After the release of ‘Chemtrails Over The Country Club’ in March, Lana Del Rey had some words for the media. Accused of building a career on cultural appropriation and glamorising domestic abuse in her lyrics, she took to her Instagram Story with a promise: “I will continue these thoughts on my next record on June 1 titled ‘Rock Candy Sweet’,” she wrote.
‘Rock Candy Sweet’ might now be ‘Blue Banisters’, and it might only be arriving in October rather than either of its previous summer release dates, but it does in part subtly respond to some of the criticisms Del Rey has faced over her career, and in recent months. These days, it’s her main vehicle to do so – last month, she deactivated all of her social media accounts to focus on “some different endeavours” that “require privacy and transparency”.
There are warnings and moments where Del Rey brushes off some of the charges that have been levelled against her, and justifications of the way she operates. “You don’t know me any better than they do, baby,” she sings on ‘Black Bathing Suit’, later seeming to reference the controversy she found herself in earlier this year over comments she made about Donald Trump that she felt were taken out of context: “And what I never said, why there’s a price on my head.”
Since she emerged with ‘Video Games’ in 2011, the world has been fixated on the singer’s apparent “sadness”. “I’m not just one thing,” she reasoned to NME in 2019 of the melancholy that characterises some of her songs. “But being able to express my sadness sometimes makes me actually more cheerful than some people I know, because I gave myself permission to have a lot of colours.”
It’s a thought she returns to on the tinkling piano of ‘Beautiful’. “What if someone had asked Picasso not to be sad?” she wonders. “Never known who he was or the man he’d become / There’d be no blue period.” Del Rey brings herself back into the picture and tells us to trust her vision: “Let me show you how sadness can turn into happiness / I can turn blue into something.”
As she sings that sentiment, her voice sounds phenomenal – the richest, warmest and most stunning it ever has. It’s a common theme throughout the album, her vocals on the likes of the string and trumpet-laden ‘Arcadia’ and the title track elevating the feeling in her words to even greater heights. If you found the experimental vocal work of ‘Chemtrails…’ and that record’s ‘White Dress’ too divisive, you’ll be satisfied here.
‘Blue Banisters’ doesn’t continue the Laurel Canyon folk sound of ‘Chemtrails…’ or 2019’s ‘Norman Fucking Rockwell!’, though. Perhaps that’s because it’s a collection of both older songs and new material – some of these tracks (Nectar Of The Gods’, ‘If You Lie Down With Me’) date back to 2013 and could have been included on her 2014 record ‘Ultraviolence’. Instead, it focuses largely on the depth of the piano, only really veering on ‘Interlude – The Trio’, which marries Ennio Morricone’s ‘The Trio’ with trap beats, and ‘If You Lie Down With Me’s horn-filled Americana.

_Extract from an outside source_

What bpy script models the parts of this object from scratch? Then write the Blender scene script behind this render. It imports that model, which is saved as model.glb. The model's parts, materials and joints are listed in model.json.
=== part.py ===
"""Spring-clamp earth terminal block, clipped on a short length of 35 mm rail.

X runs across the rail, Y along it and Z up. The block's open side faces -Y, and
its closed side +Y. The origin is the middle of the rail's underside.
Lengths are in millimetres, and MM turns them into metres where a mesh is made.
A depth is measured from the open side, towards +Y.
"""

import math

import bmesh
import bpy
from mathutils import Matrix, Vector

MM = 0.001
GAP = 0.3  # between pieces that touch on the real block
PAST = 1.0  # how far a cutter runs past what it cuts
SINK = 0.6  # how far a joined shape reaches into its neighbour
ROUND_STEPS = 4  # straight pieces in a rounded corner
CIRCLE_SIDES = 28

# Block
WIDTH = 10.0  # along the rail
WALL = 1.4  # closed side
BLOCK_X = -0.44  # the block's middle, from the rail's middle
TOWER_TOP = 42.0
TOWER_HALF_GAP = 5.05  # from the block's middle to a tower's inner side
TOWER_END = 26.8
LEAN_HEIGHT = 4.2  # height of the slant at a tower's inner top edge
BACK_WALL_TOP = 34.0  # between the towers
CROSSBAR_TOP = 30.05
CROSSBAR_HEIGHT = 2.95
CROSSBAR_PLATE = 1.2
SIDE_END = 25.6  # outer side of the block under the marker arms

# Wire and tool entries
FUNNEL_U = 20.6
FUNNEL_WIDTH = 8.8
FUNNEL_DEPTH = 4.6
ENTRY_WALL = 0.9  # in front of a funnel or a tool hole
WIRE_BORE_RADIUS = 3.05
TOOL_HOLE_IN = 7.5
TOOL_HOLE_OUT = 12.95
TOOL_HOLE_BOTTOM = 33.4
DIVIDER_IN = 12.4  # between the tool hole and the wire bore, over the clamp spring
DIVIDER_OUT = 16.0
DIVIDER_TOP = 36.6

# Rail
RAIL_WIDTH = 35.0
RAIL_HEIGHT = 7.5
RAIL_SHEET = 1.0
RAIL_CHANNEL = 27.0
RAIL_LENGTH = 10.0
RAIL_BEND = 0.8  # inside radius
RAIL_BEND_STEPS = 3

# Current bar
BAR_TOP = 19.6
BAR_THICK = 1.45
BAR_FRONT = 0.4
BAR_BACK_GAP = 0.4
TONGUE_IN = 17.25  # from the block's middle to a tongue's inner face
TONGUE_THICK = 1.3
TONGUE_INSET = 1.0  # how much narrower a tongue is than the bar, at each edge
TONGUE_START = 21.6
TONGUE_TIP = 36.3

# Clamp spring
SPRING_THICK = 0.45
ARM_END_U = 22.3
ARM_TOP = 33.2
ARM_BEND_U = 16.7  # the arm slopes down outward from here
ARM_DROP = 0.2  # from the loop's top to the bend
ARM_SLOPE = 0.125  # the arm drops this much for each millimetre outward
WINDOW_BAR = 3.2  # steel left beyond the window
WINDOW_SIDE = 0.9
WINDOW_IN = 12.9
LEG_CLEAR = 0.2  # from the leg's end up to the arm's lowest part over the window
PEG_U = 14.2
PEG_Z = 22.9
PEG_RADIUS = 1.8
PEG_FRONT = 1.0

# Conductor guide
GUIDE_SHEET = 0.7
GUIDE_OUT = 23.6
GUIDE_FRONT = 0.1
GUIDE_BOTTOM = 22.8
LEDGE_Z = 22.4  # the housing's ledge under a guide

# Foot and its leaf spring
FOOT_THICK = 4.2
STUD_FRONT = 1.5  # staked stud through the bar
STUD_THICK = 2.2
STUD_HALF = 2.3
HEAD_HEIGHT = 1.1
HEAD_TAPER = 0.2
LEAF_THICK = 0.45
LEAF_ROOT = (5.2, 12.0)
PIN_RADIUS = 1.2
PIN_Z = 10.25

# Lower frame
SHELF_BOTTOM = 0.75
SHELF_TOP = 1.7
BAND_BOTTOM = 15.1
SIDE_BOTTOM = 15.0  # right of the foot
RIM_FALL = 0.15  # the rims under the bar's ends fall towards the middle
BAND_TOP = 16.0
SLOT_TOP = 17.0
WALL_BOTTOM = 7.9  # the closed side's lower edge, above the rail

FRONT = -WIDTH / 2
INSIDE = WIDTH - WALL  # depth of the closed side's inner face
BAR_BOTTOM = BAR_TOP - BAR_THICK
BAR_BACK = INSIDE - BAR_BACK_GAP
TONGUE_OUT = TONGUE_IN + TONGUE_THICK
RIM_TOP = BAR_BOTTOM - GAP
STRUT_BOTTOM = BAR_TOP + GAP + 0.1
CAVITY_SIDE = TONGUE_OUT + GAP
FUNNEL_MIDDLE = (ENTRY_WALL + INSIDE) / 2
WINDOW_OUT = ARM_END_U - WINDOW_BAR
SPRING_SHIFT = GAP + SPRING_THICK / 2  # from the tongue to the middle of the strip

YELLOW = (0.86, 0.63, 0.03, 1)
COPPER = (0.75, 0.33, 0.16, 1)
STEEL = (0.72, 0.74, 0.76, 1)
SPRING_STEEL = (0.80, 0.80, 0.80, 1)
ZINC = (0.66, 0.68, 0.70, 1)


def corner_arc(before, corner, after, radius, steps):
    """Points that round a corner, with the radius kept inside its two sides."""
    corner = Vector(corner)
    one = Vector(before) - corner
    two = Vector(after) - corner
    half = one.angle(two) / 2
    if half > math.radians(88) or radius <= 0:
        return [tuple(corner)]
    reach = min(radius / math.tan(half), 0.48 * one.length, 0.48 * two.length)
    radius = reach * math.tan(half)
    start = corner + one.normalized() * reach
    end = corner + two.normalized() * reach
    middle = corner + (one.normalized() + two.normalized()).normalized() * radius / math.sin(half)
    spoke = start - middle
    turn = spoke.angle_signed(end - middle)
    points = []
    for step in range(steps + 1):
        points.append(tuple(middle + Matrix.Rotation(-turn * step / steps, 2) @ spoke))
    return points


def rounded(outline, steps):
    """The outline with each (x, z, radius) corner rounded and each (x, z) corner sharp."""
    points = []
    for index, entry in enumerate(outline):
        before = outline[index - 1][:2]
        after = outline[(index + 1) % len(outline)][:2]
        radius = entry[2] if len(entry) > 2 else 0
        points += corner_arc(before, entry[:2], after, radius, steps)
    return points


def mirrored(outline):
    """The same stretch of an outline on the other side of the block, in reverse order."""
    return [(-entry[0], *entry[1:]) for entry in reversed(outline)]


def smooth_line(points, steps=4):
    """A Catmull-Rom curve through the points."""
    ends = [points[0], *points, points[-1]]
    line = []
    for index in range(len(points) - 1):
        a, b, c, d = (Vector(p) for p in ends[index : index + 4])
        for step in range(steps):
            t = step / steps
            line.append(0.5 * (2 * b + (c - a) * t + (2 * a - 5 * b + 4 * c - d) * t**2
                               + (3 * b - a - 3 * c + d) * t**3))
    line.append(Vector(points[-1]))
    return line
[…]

For all her media drama after the release of ‘Chemtrails…’, this album – Del Rey’s eighth – largely seems to have its focus on friends and family. There are songs like the ‘Mr Brightside’-referencing ‘Thunder’ that were written with members of The Last Shadow Puppets, with whom she formed a friendship band in 2017, while Miles Kane takes the reins on the jazzy ‘Dealer’. That track also finds Del Rey sounding the most emotional she ever has, almost screaming her way through her lines: “I don’t wanna live /I don’t wanna give you nothing/Cos you never give me nothing back”.
The closing song ‘Sweet Carolina’ was co-written by her dad Rob and her sister Chuck, as well as model and social media star Alana Champion. It sounds magical, a spellbinding haze over its pretty piano melodies, but some of the lyrics are jarring: “You name your babe Lilac Heaven / After your iPhone 11,” goes one line. “‘Crypto forever,’ screams your stupid boyfriend”, another. As inharmonious as those words feel compared to Del Rey’s usual poeticism, it’s hard not to smile when she finishes the refrain by drawling: “Fuck you, Kevin.”
Like those lyrics, there are moments on ‘Blue Banisters’ that don’t quite match up to the high bar Del Rey has set for her output. ‘Living Legend’ is sweet but doesn’t stand out against the record’s better tracks, and while ‘Nectar Of The Gods’ does offer some variety with its fingerpicked guitar, it still fades into the album’s tapestry rather than making itself into a distinctive new design.
For the most part, though, ‘Blue Banisters’ reminds us that, beyond the social media fires and press backlashes, Del Rey is still as great as she’s always been. With her attention firmly on her “endeavours” rather than the noise around her, perhaps her next album will be even better.